(begin)

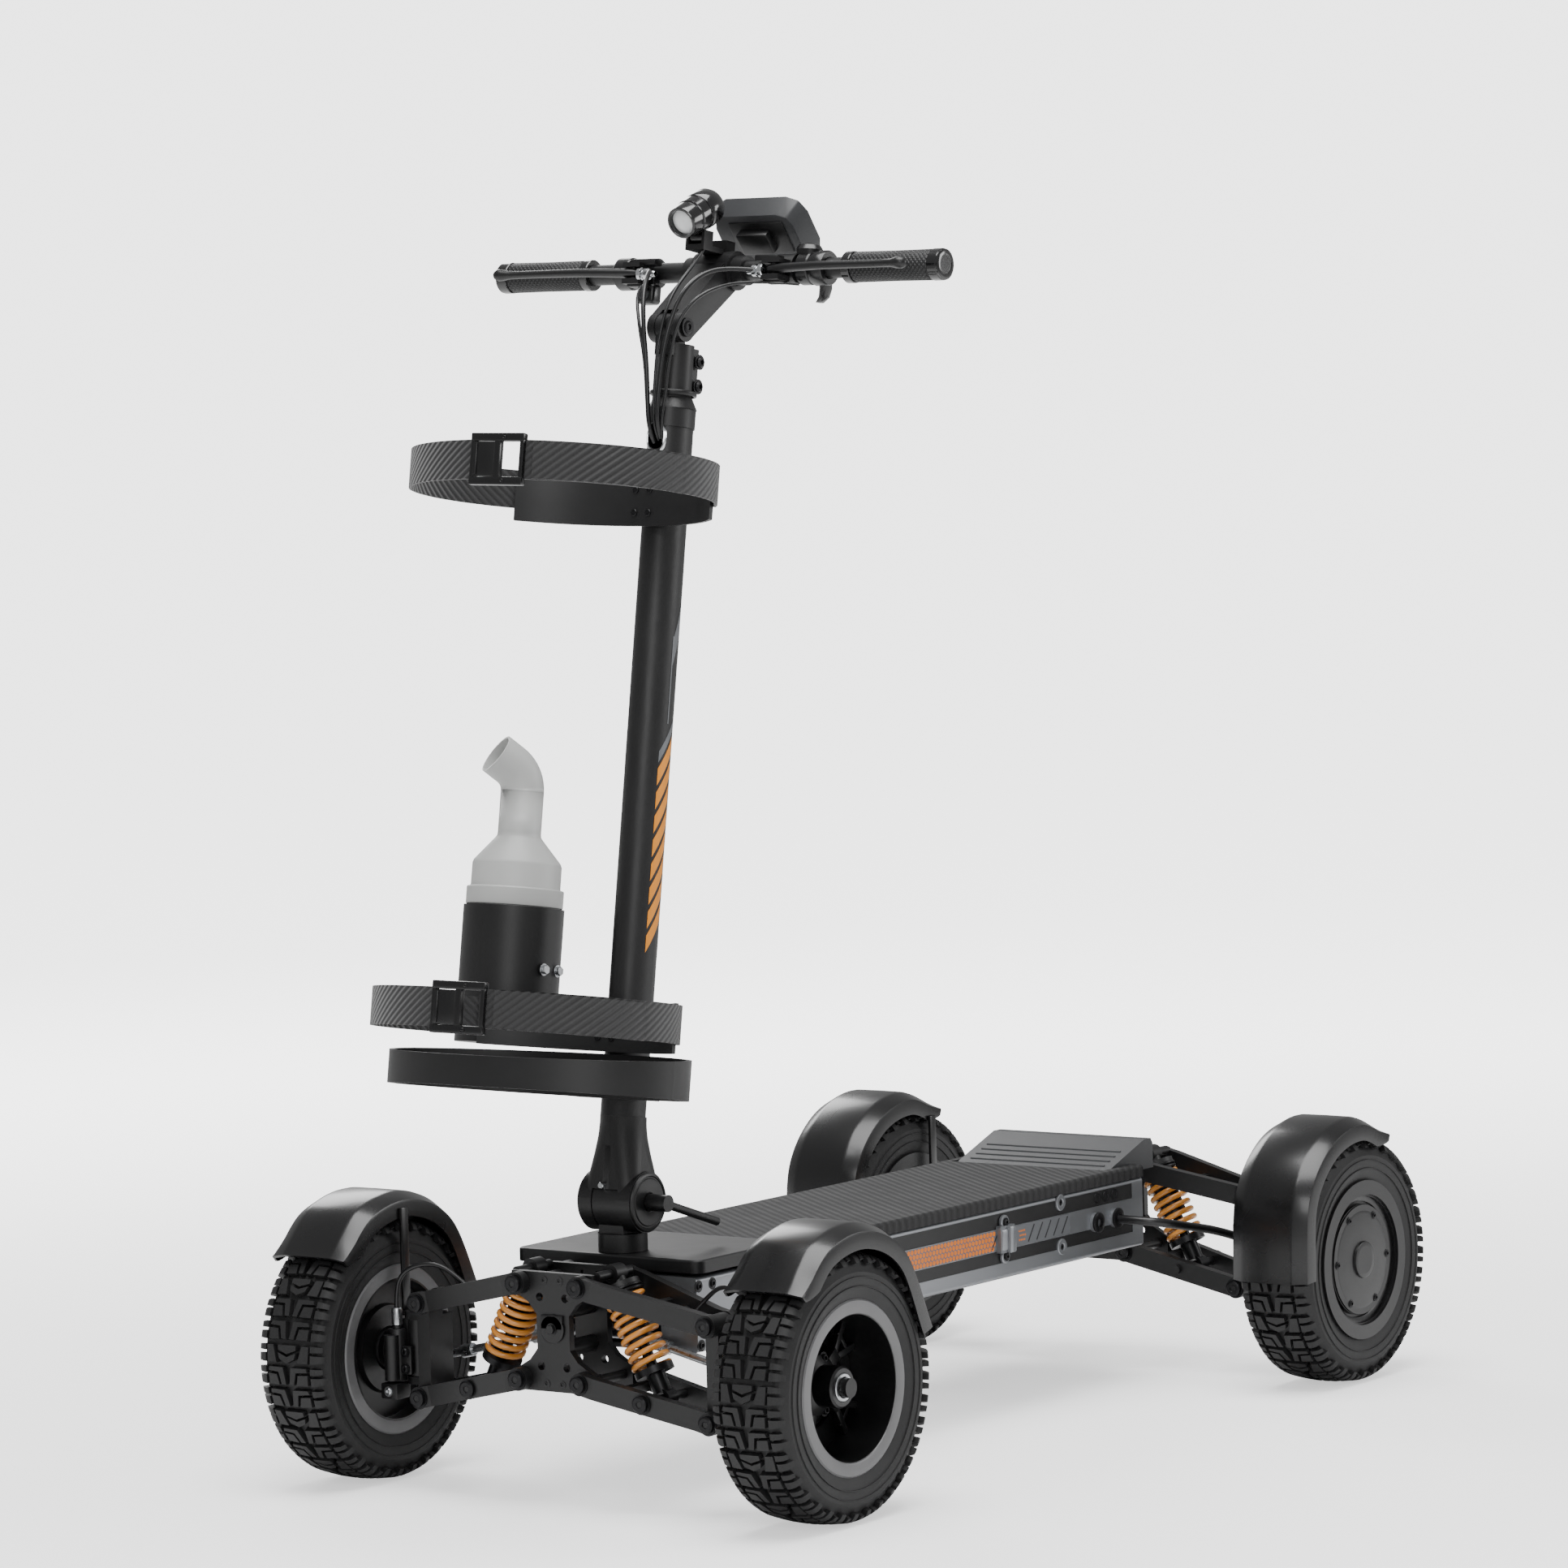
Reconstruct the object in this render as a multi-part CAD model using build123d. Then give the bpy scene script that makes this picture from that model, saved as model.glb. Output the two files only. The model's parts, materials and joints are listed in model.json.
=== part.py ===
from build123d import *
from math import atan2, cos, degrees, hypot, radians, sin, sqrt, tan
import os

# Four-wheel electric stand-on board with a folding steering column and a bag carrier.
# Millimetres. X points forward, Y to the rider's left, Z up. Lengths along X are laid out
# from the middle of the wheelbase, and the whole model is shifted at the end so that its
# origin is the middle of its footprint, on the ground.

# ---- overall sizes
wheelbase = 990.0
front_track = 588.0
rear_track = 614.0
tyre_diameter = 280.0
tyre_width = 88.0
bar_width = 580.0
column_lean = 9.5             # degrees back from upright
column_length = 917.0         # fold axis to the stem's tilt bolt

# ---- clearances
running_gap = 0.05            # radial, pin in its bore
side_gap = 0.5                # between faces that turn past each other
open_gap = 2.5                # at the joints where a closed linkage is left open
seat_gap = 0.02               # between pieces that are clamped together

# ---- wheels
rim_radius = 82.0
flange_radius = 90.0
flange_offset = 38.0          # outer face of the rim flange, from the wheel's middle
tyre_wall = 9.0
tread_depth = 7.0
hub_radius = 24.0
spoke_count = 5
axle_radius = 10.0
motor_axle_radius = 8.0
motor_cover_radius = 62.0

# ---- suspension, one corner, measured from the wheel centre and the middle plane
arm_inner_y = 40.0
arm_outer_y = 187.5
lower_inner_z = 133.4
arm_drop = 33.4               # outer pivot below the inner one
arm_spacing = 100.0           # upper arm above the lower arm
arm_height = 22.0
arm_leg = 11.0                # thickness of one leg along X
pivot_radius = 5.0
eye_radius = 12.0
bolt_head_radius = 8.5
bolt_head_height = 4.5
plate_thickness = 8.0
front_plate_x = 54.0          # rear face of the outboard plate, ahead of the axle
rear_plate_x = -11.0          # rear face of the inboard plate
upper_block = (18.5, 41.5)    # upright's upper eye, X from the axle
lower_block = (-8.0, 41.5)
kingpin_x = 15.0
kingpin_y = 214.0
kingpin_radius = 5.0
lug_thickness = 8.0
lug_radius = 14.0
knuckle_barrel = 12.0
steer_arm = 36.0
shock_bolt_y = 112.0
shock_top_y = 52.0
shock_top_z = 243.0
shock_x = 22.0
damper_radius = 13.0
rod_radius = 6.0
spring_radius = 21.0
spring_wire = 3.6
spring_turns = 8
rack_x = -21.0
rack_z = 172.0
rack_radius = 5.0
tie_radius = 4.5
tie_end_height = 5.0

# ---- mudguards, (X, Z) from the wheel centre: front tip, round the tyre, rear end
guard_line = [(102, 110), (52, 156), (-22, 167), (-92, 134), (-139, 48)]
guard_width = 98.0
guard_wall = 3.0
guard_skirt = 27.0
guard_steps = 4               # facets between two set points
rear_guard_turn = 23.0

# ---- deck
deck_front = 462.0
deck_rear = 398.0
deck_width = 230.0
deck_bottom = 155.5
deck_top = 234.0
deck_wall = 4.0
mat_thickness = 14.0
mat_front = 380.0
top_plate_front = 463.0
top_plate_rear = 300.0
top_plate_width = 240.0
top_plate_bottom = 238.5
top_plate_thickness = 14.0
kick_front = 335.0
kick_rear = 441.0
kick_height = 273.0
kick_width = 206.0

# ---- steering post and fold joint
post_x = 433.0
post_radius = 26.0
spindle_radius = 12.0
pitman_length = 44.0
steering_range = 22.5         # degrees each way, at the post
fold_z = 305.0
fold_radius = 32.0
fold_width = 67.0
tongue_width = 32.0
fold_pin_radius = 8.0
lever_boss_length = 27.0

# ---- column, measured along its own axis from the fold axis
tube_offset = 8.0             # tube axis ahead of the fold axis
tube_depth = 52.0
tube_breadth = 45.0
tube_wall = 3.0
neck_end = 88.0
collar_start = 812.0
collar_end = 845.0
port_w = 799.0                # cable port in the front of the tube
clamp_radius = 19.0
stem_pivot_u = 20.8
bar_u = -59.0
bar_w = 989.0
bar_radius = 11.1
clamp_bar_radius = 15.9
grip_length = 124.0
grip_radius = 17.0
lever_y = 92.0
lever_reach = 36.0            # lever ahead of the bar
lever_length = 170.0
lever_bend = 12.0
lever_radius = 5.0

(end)

▶ _DIRECTIVE_:
Identify and copy lines that hold the string "model".

▶ _ANSWER FOR THE TASK_:
Reconstruct the object in this render as a multi-part CAD model using build123d. Then give the bpy scene script that makes this picture from that model, saved as model.glb. Output the two files only. The model's parts, materials and joints are listed in model.json.
# from the middle of the wheelbase, and the whole model is shifted at the end so that its